Persbericht

Het Overlegcomité lanceert de deal voor werkgelegenheid. Samen de uitdaging van de knelpuntberoepen aanpakken.

Op initiatief van eerste minister Charles Michel en federaal minister van Werk Kris Peeters heeft het Overlegcomité, met het oog op samenwerking en met respect voor ieders bevoegdheden, een akkoord bereikt over de noodzaak om de uitdaging van de knelpuntberoepen aan te pakken en vacante betrekkingen in te vullen.

Onze arbeidsmarkt evolueert gunstig. In de afgelopen drie jaar zijn er 185 000 banen gecreëerd. Tussen het vierde kwartaal 2016 en het vierde kwartaal 2017 steeg onze werkgelegenheidsgraad met 1,3%. Het Federaal Planbureau verwacht dat er tegen 2023 240 000 nieuwe banen worden gecreëerd. Tegelijk waren er in het vierde kwartaal van 2017 134 570 plaatsen vacant, hetzij 3,37%. Het percentage vacante betrekkingen in de EU28 bedraagt 2%. België heeft dus het hoogste percentage vacante betrekkingen van de eurozone. De moeilijkheid om gekwalificeerde arbeidskrachten te vinden kan zo een rem vormen op de investeringen en bijgevolg op de economische groei in België.
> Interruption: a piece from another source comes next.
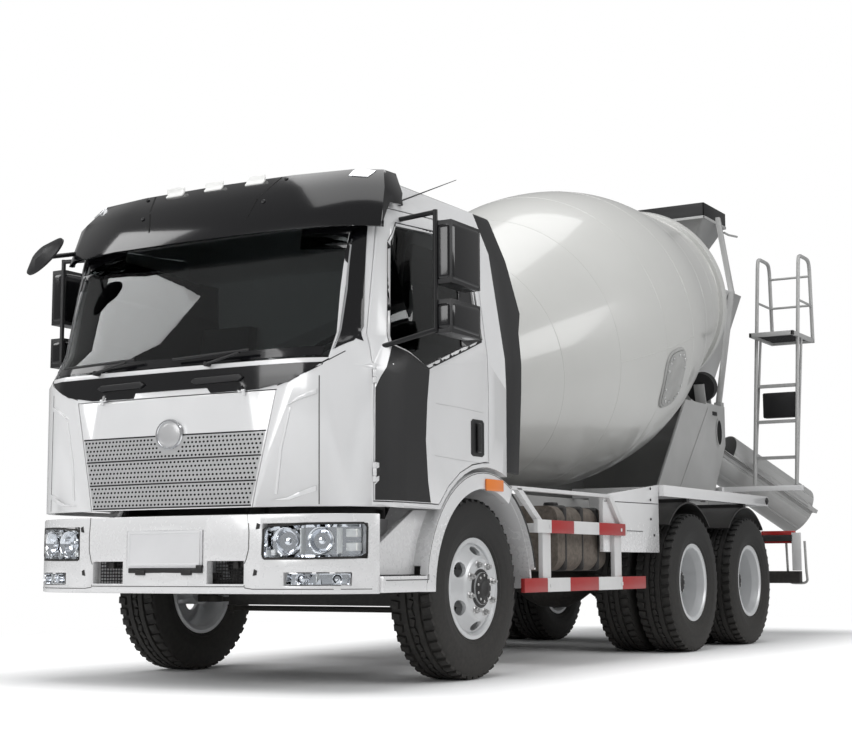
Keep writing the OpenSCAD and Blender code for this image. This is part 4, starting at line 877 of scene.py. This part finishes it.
# ---------------- visor
# A gloss black moulding in three sections screwed to the roof's edge, with a thick lower lip,
# three clear marker lamps in its middle section and a chromed lamp at each corner.

visor_skin = surface_of("visor")
visor_seam = [(0.36, 2.66), (0.40, 2.78), (0.475, 2.93)]
seams("visor_seams", "cab", visor_skin, "front", [visor_seam, faced(visor_seam, -1)], 0.010, hole_black, 0.03, 0.001)
markers = [[(x - 0.065, 2.905), (x + 0.065, 2.905), (x + 0.065, 2.958), (x - 0.065, 2.958)] for x in (-0.30, 0.0, 0.30)]
panels("marker_lamps", bulb_white, "cab", visor_skin, "front", markers, 0.02, 0.012, 0.016, 0.006, 3)


def stuck(piece, at, normal):
    """The piece stood on a surface along its normal."""
    piece.data.transform(Matrix.Translation(at) @ normal.to_track_quat("Z", "Y").to_matrix().to_4x4())
    return piece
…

Het Overlegcomité pakt deze werf aan vanuit drie sterke overtuigingen:

  • Alle regeringen moeten de jobcreatie centraal stellen in hun prioriteiten, omdat dit de enige manier is om de werkloosheid terug te dringen en iedereen een kwaliteitsvolle sociale bescherming te blijven garanderen.
  • De sociale dialoog is de beste manier om de behoeften van de ondernemingen en de verwachtingen van de werknemers op sector- en ondernemingsniveau op elkaar af te stemmen.
  • Het verantwoordelijkheidsgevoel van de verschillende bevoegdheidsniveaus enerzijds en de gemeenschappelijke wil om de sociaaleconomische relance te bewerkstelligen anderzijds, vereisen een efficiënte samenwerking tussen de bevoegdheidsniveaus, met inachtneming van hun respectieve bevoegdheden.
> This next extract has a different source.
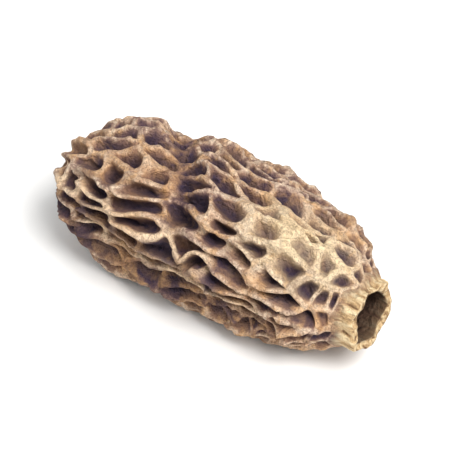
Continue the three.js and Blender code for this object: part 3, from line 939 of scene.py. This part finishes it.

Op basis van deze vaststellingen heeft het Overlegcomité overeenstemming bereikt over vier pijlers:

  • betere oriëntatie van het overheidsbeleid;
  • rol van de bemiddelings- en opleidingsdiensten;
  • rol van het onderwijs en de opleidingsdiensten (en specifiek alternerend leren);
  • rol van de sociale partners.

 

Alle regeringen zullen samenwerken aan tien prioritaire pistes om de problematiek van de openstaande betrekkingen aan te pakken:

  • een toekomst- en investeringsgerichte strategie;
  • meer stagemogelijkheden;
  • sterkere partnerschappen tussen de bedrijfswereld en de onderwijssector;

 

Eerste minister Charles Michel is verheugd over deze gemeenschappelijke wil: "De schaarste op de arbeidsmarkt blijft toenemen door  de zeer arbeidsintensieve economische groei, die resulteert in een sterke jobcreatie. Om deze schaarste te verhelpen is het essentieel dat de verschillende bevoegdheidsniveaus de krachten bundelen, over de partijgrenzen heen, met een gezamenlijke inspanning en verantwoordelijkheid van de politieke verantwoordelijken, de sociale partners, de werkgevers, het onderwijs en de werkzoekenden. De jobcreatie staat centraal in onze prioriteiten en is de enige manier om de werkloosheid terug te dringen en iedereen een goede sociale bescherming te garanderen.”

 

Federaal minister van Werk Kris Peeters is eveneens opgezet met deze eerste stap: "De nationale werkgelegenheidsmaatregelen moeten coherent zijn en elkaar versterken. De sociale dialoog maakt het mogelijk de behoeften van de ondernemingen en de verwachtingen van de werknemers op sector- en bedrijfsniveau met elkaar te verzoenen. De sociale dialoog moet zorgen voor passende antwoorden. Het sociaal overleg vormt dan ook een solide en creatieve basis om de noodzakelijke hervormingen tot een goed einde te brengen.”

Technische werkgroepen hebben de opdracht gekregen concrete voorstellen uit te werken om dit akkoord uit te voeren en zo de problematiek van de openstaande betrekkingen aan te pakken.